Habit #18: Running appliances during off-peak electrical hours — Approximate yearly savings: $130
When I finally sat down to study my utility bills, I was surprised to find that appliance usage was the biggest driver of my monthly charges. Since I wanted to consistently lower my bill and had already cut out heat and air, I knew that I’d need to get a little creative in order to do so. After a bit of googling and a quick call to my utility company, I learned that if I ran my appliances during off-peak hours, I could save nearly fifty percent on electricity during those times. So I gave late-night laundry and meal prep a try. In response, my monthly bill came down by $11.
Habit #19: Cooking food in batches — Approximate yearly savings: $240
I used to cook single servings for dinner in the oven every night. But once I set out to cut my utility bill, I switched to cooking my meals in larger batches. Not only has batch cooking cut my appliance usage down to less than a quarter of what it used to be, but I’ve also noticed less food waste from cooking more servings at a time. Since making the switch to batch cooking, I’ve also had ample opportunities to save on ingredients at the supermarket by buying in bulk and have substantially cut food waste since I have fewer extra ingredients sitting in my fridge when I’m done cooking. In total, batch cooking saves me $20 a month in the form of lower utility and grocery bills.
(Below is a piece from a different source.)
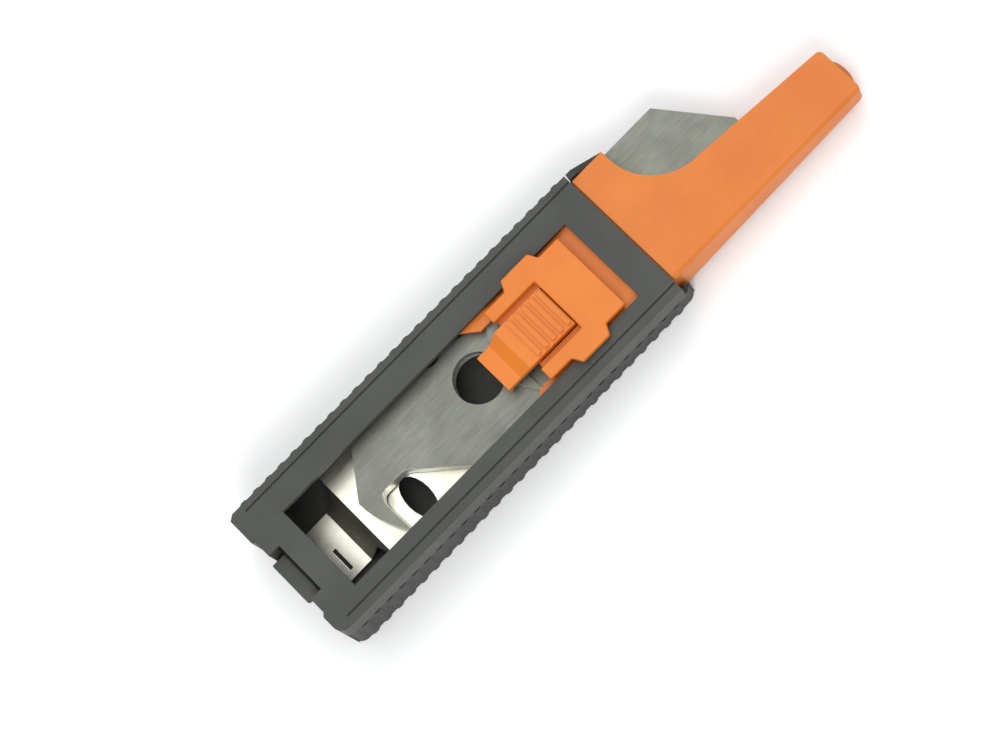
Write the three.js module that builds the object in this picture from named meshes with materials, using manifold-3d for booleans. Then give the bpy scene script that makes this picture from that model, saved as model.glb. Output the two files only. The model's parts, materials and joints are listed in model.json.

Habit #20: Shopping around for car insurance, internet, and cell service — Approximate yearly savings: $2700
Right before I renew my larger recurring expenses such as car insurance, internet, and phone plan for the upcoming year, I do some comparison shopping to see if switching providers can get me a lower rate. Shopping around has allowed me to find a no-frills phone plan that still gives me great coverage for sixty dollars less than what I used to pay each month, to negotiate cheaper monthly internet service with my current provider by fifty dollars, and to lock in $120 in monthly savings on my car insurance. Even if you don’t plan to leave your insurer or phone plan, just mentioning to your service provider that you’re shopping around can get you a better rate.